It was another very warm day and we started the day off by walking Harris Creek trail to the first pond by the photo blind. There we found 3 of the Red-headed Woodpeckers that nested in the area. Then we proceeded on to Dead Woman Pond and located 2 of the Tricolored Herons that have been using that area for several weeks now. We also saw a couple of Blue Grosbeaks there and were surprised to find a late season singing Bell's Vireo there in the willows by the lake. Early on there were a large number of Canada Geese feeding in the field north of headquarters. We finished the day with a count of 195 Canada Geese. The lake level is receding very slowly but there was a thin sandbar to the left of the end of Tern Pad and it produced a nice variety of shorebird species including 4 Snowy Plovers, 2 Short-billed Dowitchers, 3 Stilt Sandpipers, 2 Baird's Sandpipers, some Least Sandpipers, 2 Western Sandpipers, 4 Semipalmated Sandpipers and a Spotted Sandpiper. There were also Forster's Terns and Black Terns there. Other sandpipers we saw were, a couple of Solitary Sandpipers in Silliman Marsh, and 8 Pectoral Sandpipers in Mineral Marsh. We finished the day with 12 shorebird species. We also saw a Caspian Tern flying over Muleshoe Marsh, disappearing to the south. Near Short Road we saw an early season American Kestrel and a Loggerhead Shrike. Purple Martins are flocking and we saw 74 sitting on the power lines at the end of the middle pad between Tern and Egret Pads. There was a juvenile Yellow-crowned Night-Heron in the marshy area to the west of Deaver Pond. We finished the day with 66 species, a good count for a hot day in late July. Photo is the Yellow-crowned Night-Heron that we almost overlooked at Deaver Pond. Thanks for looking.
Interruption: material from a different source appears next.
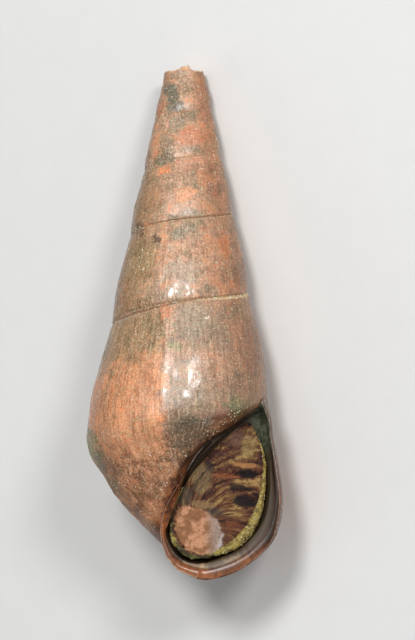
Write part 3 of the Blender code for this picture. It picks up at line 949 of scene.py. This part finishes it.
def fill_shell(material, offset, specular):
    """The shell's skin from its broken tip to the throat, with a sheen as strong as is asked."""
    tree = painted(material)
    place = upright_place(tree, offset)
    on = Surface(tree, place)
    front = Front(tree, place)
    colour = ground_colour(tree, on)
    for *where, strength, tone in FRONT_PATCHES_AND_GLINTS:
        colour = tree.mix(front.patch(*where) * strength, colour, tone)
    colour, dirt = seam_dirt(tree, on, weathered_with_side_shade(tree, on, colour))
    colour, callus_and_shade = callus_colour_and_shade(tree, on, colour)
    broken = tree.attribute("broken")
    cream = tree.mix(smooth(0.44, 0.58, on.blotch), (0.62, 0.36, 0.20), (0.92, 0.76, 0.56))
    colour = tree.mix(broken, colour, cream)

    gloss = smooth(0.3, 0.9, on.mouth)
    rough = 0.27 + (on.grain - 0.5) * 0.45 + (on.blotch - 0.5) * 0.50 + dirt * 0.3 + on.low * 0.20
    rough = rough * (1.0 - gloss) + gloss * (0.20 + (on.blotch - 0.5) * 0.16) + broken * 0.3
    height = (on.line * 0.7 + on.band * 0.35 + on.grain * 0.5) * (1.0 - gloss * 0.94)
    polish = smooth(0.64, 0.42, on.blotch + (on.line - 0.5) * 0.5) * (1.0 - on.low) * (1.0 - gloss)
    polish = polish * (0.15 + 0.85 * smooth(-1.9, -1.1, on.turn))
    polish = polish * (1.0 - smooth(0.35, 0.90, abs(on.sideways))) * (1.0 - 0.75 * callus_and_shade)
    finish(tree, {"Base Color": colour, "Roughness": rough, "Normal": bumped(tree, height, 0.8),
                  "Coat Weight": polish * 0.90, "Coat Roughness": 0.15, "IOR": 1.5,
                  "Specular IOR Level": specular})


def down_axis(tree, place):
    """How far down the axis a point of the mouth is, as its outlines are given."""
    x, y, _ = tree.split(place)
    return -y - x * SIZES["Skew"]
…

     juvenile Yellow-crowned Night-Heron

July 19: Bird Census Results 

It was another sweltering day so we finished up about noon. There are not many birds singing in this heat. At Dead Woman Pond we found three Tricolored Herons and a couple of Wood Ducks along with some Little Blue Herons. At the entrance to Tern Pad we found a Solitary Sandpiper and a Spotted Sandpiper. On the crossover between Tern and Plover pads we saw several Least Sandpipers and a couple more Spotted Sandpipers as well as 22 Neotropic Cormorants. We saw a total of 145 Canada Geese. At Deaver Pond we found a Belted Kingfisher and a Red-headed Woodpecker both in the same dead tree close to the dike. There was not much activity out west of the refuge, just a few Meadowlarks and a few other species. Lake levels have dropped a bit and we should soon have some mudflats for returning shorebirds. We finished the day with 52 species. Today's photo, Wood Ducks in eclipse plumage in Mineral Marsh. Thanks for looking.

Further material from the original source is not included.